STATED TASK:
Quote the lines that run from the line containing "on the floor." down to the line containing "from mathutils import Matrix, Vector". Include both of those lines, reproduce each exactly, and omit everything else.

Scripts that build objects

★ ★ ★ ★

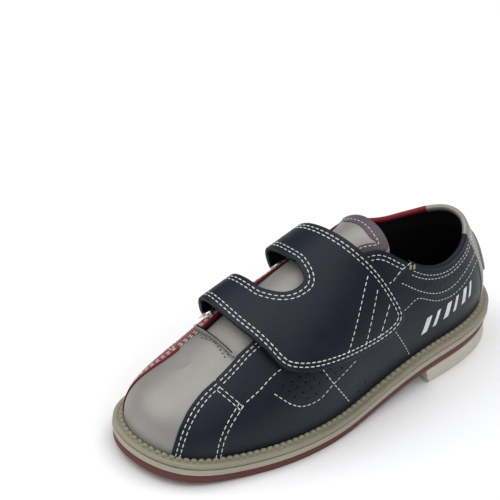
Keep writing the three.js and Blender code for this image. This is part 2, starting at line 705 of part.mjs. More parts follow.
// A rounded oval in the eyelet's plane, `grow` outside the slot.
function ovalPoint(eyelet, grow, angle, lift) {
  const half = EYELET.slotShort / 2 + grow;
  const straight = (EYELET.slotLong - EYELET.slotShort) / 2;
  const c = Math.cos(angle);
  const s = Math.sin(angle);
  const shift = Math.abs(c) < 1e-9 ? 0 : straight * Math.sign(c) * Math.min(1, Math.abs(c) * 4);
  return eyelet.at.clone().addScaledVector(strapLine, half * c + shift)
    .addScaledVector(eyelet.up, half * s).addScaledVector(eyelet.out, lift);
}

function solidOval(eyelet, grow) {
  const count = 24;
  const triangles = [];
  const ring = (lift) => Array.from(
    { length: count }, (_, i) => ovalPoint(eyelet, grow, (i / count) * 2 * Math.PI, lift),
  );
  const top = ring(8);
  const bottom = ring(-9);
  const high = eyelet.at.clone().addScaledVector(eyelet.out, 8);
  const low = eyelet.at.clone().addScaledVector(eyelet.out, -9);
  top.forEach((p, i) => {
    const j = (i + 1) % count;
    triangles.push([p, top[j], high], [bottom[j], bottom[i], low]);
    triangles.push([bottom[i], bottom[j], top[j]], [bottom[i], top[j], p]);
  });
  return outward(solid(triangles));
}

// Flange, barrel and rolled lip in one pressed piece.
function eyeletRing(eyelet) {
  const { wall, flange, height, lip } = EYELET;
  const depth = liningLift - LINING - EYELET.clear;
  const profile = [[0, height], [wall + flange * 0.7, height], [wall + flange, height * 0.55],
    [wall + flange, GAP * 2.2], [wall, GAP * 2.2], [wall, depth], [wall + lip, depth],
    [wall + lip, depth - 0.6], [0, depth - 0.6]];
  const count = 24;
  const triangles = [];
  const rings = Array.from({ length: count }, (_, i) => profile.map(
    ([grow, lift]) => ovalPoint(eyelet, grow, (i / count) * 2 * Math.PI, lift),
  ));
  rings.forEach((ring, i) => {
    const next = rings[(i + 1) % count];
    ring.forEach((p, j) => {
      const q = (j + 1) % ring.length;
      triangles.push([p, ring[q], next[q]], [p, next[q], next[j]]);
    });
  });
  return outward(solid(triangles));
}

// Flap outline on the outer side: its lower edge from the front corner to the rear one, and the
// line at FLAP_TOP where the two arms begin.
const FLAP_TOP = 0.89;
const flapLow = spline([[0.322, 0.6], [0.336, 0.512], [0.377, 0.432], [0.437, 0.377],
  [0.508, 0.334], [0.545, 0.338], [0.565, 0.372], [0.571, 0.43]]);
const ARMS = { front: [0, 0.325], rear: [0.675, 1] };
const flapTopS = (a) => THREE.MathUtils.lerp(0.305, 0.534, a);
const STRAP_BASE = GAP + LOOP_PILE + GAP + HOOK_PILE + GAP;

// Where column a of an arm meets the hinge line, at its eyelet.
function armEnd(a) {
  const [arm, eyelet] = a < 0.5 ? [ARMS.front, eyelets[0]] : [ARMS.rear, eyelets[1]];
  const t = THREE.MathUtils.clamp((a - arm[0]) / (arm[1] - arm[0]), 0, 1);
  return eyelet.at.clone().addScaledVector(strapLine, (t - 0.5) * ARM_WIDTH)
    .addScaledVector(eyelet.out, HINGE_LIFT);
}

// The strap's under face. w runs 0..0.5 up the flap and 0.5..1 along the arms to the eyelets.
function strapSurface(a, w) {
  const flap = (q) => {
    const [s, v] = mix(flapLow(a), [flapTopS(a), FLAP_TOP], q);
    return onLast(s, v, STRAP_BASE);
  };
  if (w <= 0.5) return flap(w * 2);
  const t = (w - 0.5) * 2;
  const start = flap(1);
  const way = start.clone().sub(flap(0.98)).normalize();
  const end = armEnd(a);
  const eyelet = a < 0.5 ? eyelets[0] : eyelets[1];
  const lean = THREE.MathUtils.degToRad(ARM_LEAN);
  const back = eyelet.out.clone().multiplyScalar(Math.cos(lean))
    .addScaledVector(eyelet.up, Math.sin(lean));
  const reach = start.distanceTo(end);
  const curve = new THREE.CubicBezierCurve3(
    start, start.clone().addScaledVector(way, reach * 0.42),
    end.clone().addScaledVector(back, reach * 0.5), end,
  );
  return curve.getPoint(t);
}

function strapLayer(lift, thickness, columns, rows) {
  const half = rows / 2;
  const isGap = (i) => {
    const a = (i + 0.5) / columns;
    return a > ARMS.front[1] && a < ARMS.rear[0];
  };
  const along = (a, w) => {
    const g = (a - ARMS.front[1]) / (ARMS.rear[0] - ARMS.front[1]);
    const corner = Math.min(1, Math.abs(2 * g - 1)) ** 2.5;
    const split = 0.5 + ARM_CROTCH * corner;
    return w <= 0.5 ? w * 2 * split : split + (w - 0.5) * 2 * (1 - split);
  };
  const at = (depth) => (a, w) => {
    const q = Math.min(along(a, w), 1);
    const n = normalOf(strapSurface, a, Math.min(q, 0.999));
    return strapSurface(a, q).addScaledVector(n, depth);
  };
  return slab(columns, rows, at(lift + thickness), at(lift), {
    cell: (i, j) => j < half || !isGap(i),
  });
}

// A fastening patch on the last under the flap. `along` and `up` are its shares of the flap.
function pile(lift, thickness, { along, up }) {
  const at = (depth) => (a, q) => {
    const column = THREE.MathUtils.lerp(...along, a);
    const row = THREE.MathUtils.lerp(...up, q);
    const [s, v] = mix(flapLow(column), [flapTopS(column), FLAP_TOP], row);
    return onLast(s, v, depth);
  };
  return slab(9, 6, at(lift + thickness), at(lift));
}

// The arm's sewn-down end: through the slot, over the eyelet's lip and down inside the lining.
function strapAnchor(eyelet) {
  const inside = liningLift - LINING;
  const path = new THREE.CatmullRomCurve3([[0, -0.6], [-0.2, inside - 1.1], [-2.4, inside - 4.1],
    [-6.5, inside - 4.1], [-10, inside - 2.1], [-17, inside - 1],
  ].map(([b, lift]) => new THREE.Vector3(b, lift, 0)));
  const half = 0.55;
  const at = (side) => (a, t) => {
    const p = path.getPoint(t);
    const tangent = path.getTangent(t);
    const b = p.x + side * half * tangent.y;
    const lift = p.y - side * half * tangent.x;
    const across = THREE.MathUtils.lerp(-0.5, 0.5, a) * (ARM_WIDTH - 1);
    const near = eyelet.at.clone().addScaledVector(strapLine, across)
      .addScaledVector(eyelet.up, b).addScaledVector(eyelet.out, lift);
    const v = eyelet.v + b / LENGTH_OF.v;
    const s = eyelet.s - (across / LENGTH_OF.s) * 1.05;
    const far = onLast(s, v, lift);
    return near.lerp(far, THREE.MathUtils.smoothstep(-b, 1, 8));
  };
  return slab(5, 14, at(1), at(-1));
}

// ---- the shoe --------------------------------------------------------------------------------
const SILVER = { color: 0xa9aaa8, roughness: 0.38, metalness: 0.55 };
const NAVY = { color: 0x1b2438, roughness: 0.45, metalness: 0 };
const RED = { color: 0x7a1a2a, roughness: 0.45, metalness: 0.1 };
const BLACK_TEXTILE = { color: 0x111113, roughness: 0.95, metalness: 0 };
const BOARD = { color: 0xb39a78, roughness: 0.9, metalness: 0 };
const NICKEL = { color: 0xb8b4aa, roughness: 0.25, metalness: 1 };

const shoe = new THREE.Group();
function add(name, geometry, look) {
  const mesh = new THREE.Mesh(geometry, new THREE.MeshStandardMaterial(look));
  mesh.name = name;
  shoe.add(mesh);
}

add('heel_block', heelBlock(), { color: 0xcfcac0, roughness: 0.7, metalness: 0 });
add('outsole', plate(WELT_LEDGE - OUTSOLE_TRIM, groundZ, outsoleTop),
  { color: 0x6f4038, roughness: 0.75, metalness: 0 });
add('midsole', plate(WELT_LEDGE, (y) => outsoleTop(y) + GAP, midsoleTop),
  { color: 0xb5b0a4, roughness: 0.7, metalness: 0 });
add('welt', welt(), { color: 0xa39e90, roughness: 0.75, metalness: 0 });
add('cork_filler', corkFiller(), { color: 0x9b7448, roughness: 0.95, metalness: 0 });
add('shank', shank(0), { color: 0x7d8085, roughness: 0.4, metalness: 1 });
add('insole_board', plate(-WELT_INSIDE - GAP, boardBottom, boardTop), BOARD);
add('sock_liner', plate(-insideUpper - SOCK_MARGIN, (y) => boardTop(y) + GAP, sockTop),
  BLACK_TEXTILE);
add('vamp', vamp(), SILVER);
add('toe_puff', toePuff(), BOARD);
add('vamp_lining', vampLining(), BLACK_TEXTILE);

const holes = eyelets.map((eyelet) => solidOval(eyelet, EYELET.wall + GAP));
[['lateral', 1, NAVY], ['medial', -1, RED]].forEach(([name, side, look]) => {
  const pierce = (geometry) => (side < 0 ? cut(geometry, holes) : geometry);
  add(`${name}_wing`, wing(side), look);
  add(`${name}_facing`, pierce(facing(side)), look);
  add(`${name}_quarter`, quarter(side), look);
  add(`${name}_collar_panel`, collarPanel(side), look);
  add(`${name}_quarter_lining`, pierce(quarterLining(side)), BLACK_TEXTILE);
});
add('heel_counter', heelCounter(), SILVER);
add('heel_stiffener', heelStiffener(), BOARD);
add('topline_binding', toplineBinding(), NAVY);
add('size_patch_ring', heelDisc(PATCH.radius + GAP, PATCH.rim, GAP, PATCH.thickness), SILVER);
add('size_patch', heelDisc(0, PATCH.radius, GAP, PATCH.thickness),
  { color: 0xe4e2dc, roughness: 0.6, metalness: 0 });

const tongueFoamTop = TONGUE.below + TONGUE.cover + GAP;
const tongueLiningTop = tongueFoamTop + TONGUE.foam + GAP;
add('tongue_cover', tongueLayer(TONGUE.below, TONGUE.cover, 0), SILVER);
add('tongue_foam', tongueLayer(tongueFoamTop, TONGUE.foam, 0.06),
  { color: 0xd8cf9a, roughness: 1, metalness: 0 });
add('tongue_lining', tongueLayer(tongueLiningTop, TONGUE.lining, 0.02), BLACK_TEXTILE);

eyelets.forEach((eyelet, i) => {
  const place = ['front', 'rear'][i];
  add(`${place}_eyelet`, eyeletRing(eyelet), NICKEL);
  add(`${place}_strap_anchor`, strapAnchor(eyelet), BLACK_TEXTILE);
});
add('strap', strapLayer(STRAP_LINING + GAP, STRAP_LEATHER, 20, 16), NAVY);
add('strap_lining', strapLayer(0, STRAP_LINING, 20, 16), BLACK_TEXTILE);
const loopArea = { along: [0.1, 0.96], up: [0.06, 0.82] };
const hookArea = { along: [0.2, 0.9], up: [0.12, 0.7] };
add('loop_patch', pile(GAP, LOOP_PILE, loopArea), BLACK_TEXTILE);
add('hook_patch', pile(2 * GAP + LOOP_PILE, HOOK_PILE, hookArea), BLACK_TEXTILE);

// The origin lies under the middle of the sole, on the floor.
const box = new THREE.Box3().setFromObject(shoe.getObjectByName('midsole'));
shoe.position.set(-(box.min.x + box.max.x) / 2, -(box.min.y + box.max.y) / 2, 0);
shoe.updateMatrixWorld(true);

export default shoe;
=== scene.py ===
"""Looks of a child's left bowling shoe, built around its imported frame.

Shapes are worked out in millimetres on the shoemaker's last and turned into metres as they are
placed. The toe points to -Y, the outer (lateral) side of the foot to +X, and +Z is up.
"""
import math

import bmesh
import bpy
import numpy as np
from mathutils import Matrix, Vector


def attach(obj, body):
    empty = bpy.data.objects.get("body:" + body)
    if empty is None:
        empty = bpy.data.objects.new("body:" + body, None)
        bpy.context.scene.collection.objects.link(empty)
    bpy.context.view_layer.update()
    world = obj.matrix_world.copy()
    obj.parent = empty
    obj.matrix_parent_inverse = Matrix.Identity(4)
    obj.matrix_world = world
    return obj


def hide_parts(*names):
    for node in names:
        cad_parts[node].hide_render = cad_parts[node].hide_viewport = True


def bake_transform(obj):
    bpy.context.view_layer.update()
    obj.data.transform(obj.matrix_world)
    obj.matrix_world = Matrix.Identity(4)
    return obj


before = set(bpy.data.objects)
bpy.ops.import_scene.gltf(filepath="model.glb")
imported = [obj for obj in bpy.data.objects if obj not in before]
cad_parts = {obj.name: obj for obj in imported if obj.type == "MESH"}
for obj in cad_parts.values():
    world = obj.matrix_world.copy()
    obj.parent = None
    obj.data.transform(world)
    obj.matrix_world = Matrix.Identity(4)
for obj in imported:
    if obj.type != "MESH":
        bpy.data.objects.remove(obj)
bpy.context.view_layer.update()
MM = 0.001
ORIGIN = np.array([-1.410, -0.511, 0.0])      # the last's frame to the shoe's, mm
rng = np.random.default_rng(7)


# ---- camera --------------------------------------------------------------------------------
CAMERA = {"azimuth": 43.83, "elevation": 35.45, "roll": 7.51, "distance": 1.8364,
          "target": (-0.07327, 0.0224, 0.03), "lens": 263.69, "sensor": 36.0}


def make_camera():
    a, e, r = (math.radians(CAMERA[k]) for k in ("azimuth", "elevation", "roll"))
    back = Vector((math.sin(a) * math.cos(e), -math.cos(a) * math.cos(e), math.sin(e)))
    level = Vector((math.cos(a), math.sin(a), 0))
    upright = back.cross(level)
    right = math.cos(r) * level + math.sin(r) * upright
    up = back.cross(right)
    data = bpy.data.cameras.new("camera")
    data.lens = CAMERA["lens"]
    data.sensor_width = CAMERA["sensor"]
    data.clip_end = 20
    camera = bpy.data.objects.new("camera", data)
    bpy.context.scene.collection.objects.link(camera)
    turn = Matrix((right, up, back)).transposed().to_4x4()
    place = Vector(CAMERA["target"]) + back * CAMERA["distance"]
    camera.matrix_world = Matrix.Translation(place) @ turn
    bpy.context.scene.camera = camera


make_camera()


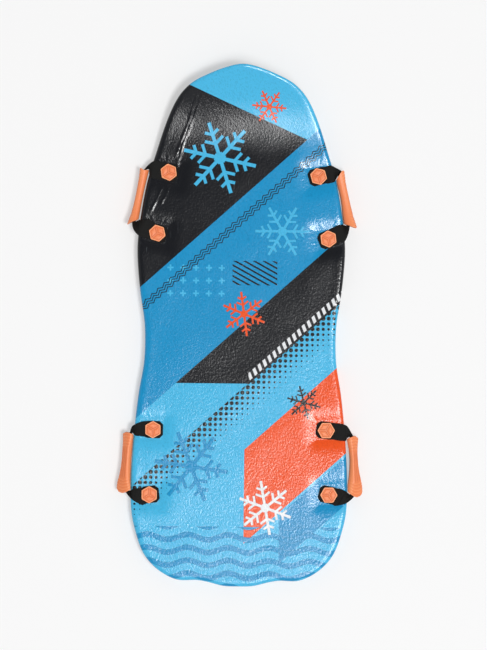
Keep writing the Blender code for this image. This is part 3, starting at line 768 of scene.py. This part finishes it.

★ ★ ★ ★

ANSWER FOR THE TASK:
// The origin lies under the middle of the sole, on the floor.
const box = new THREE.Box3().setFromObject(shoe.getObjectByName('midsole'));
shoe.position.set(-(box.min.x + box.max.x) / 2, -(box.min.y + box.max.y) / 2, 0);
shoe.updateMatrixWorld(true);

export default shoe;
=== scene.py ===
"""Looks of a child's left bowling shoe, built around its imported frame.

Shapes are worked out in millimetres on the shoemaker's last and turned into metres as they are
placed. The toe points to -Y, the outer (lateral) side of the foot to +X, and +Z is up.
"""
import math

import bmesh
import bpy
import numpy as np
from mathutils import Matrix, Vector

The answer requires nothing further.